W.D. Foster-Graham is an independent novelist from Minneapolis, Minnesota.  He received a B.A. in psychology from Luther College, and he was an original member of the multi-Grammy Award-winning ensemble, Sounds of Blackness.  He has also been recognized by the International Society of Poets as one of its “Best Poets of 2003.” 

His tastes in writing run to family sagas and M/M romance, seasoned with his own brand of African-American flavor—at the end of the day, it’s all about the love.
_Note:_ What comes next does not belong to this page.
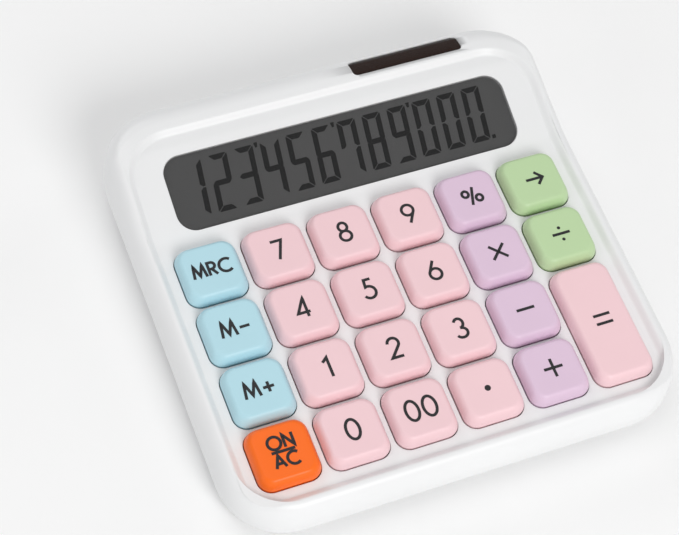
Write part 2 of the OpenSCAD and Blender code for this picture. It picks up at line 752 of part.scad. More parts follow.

He shamelessly admits to a love of romance novels, whodunits and classic movies of old Hollywood.  He was also inspired by the late novelist E. Lynn Harris, who believed that an author should write the books he/she wants to read.

Current works in development are a continuation of his Christopher Family Novel series: Never Give Up, a blend of historical novel/family saga /whodunit, and two M/M romance novels, The Right to Be and To Thine Own Self.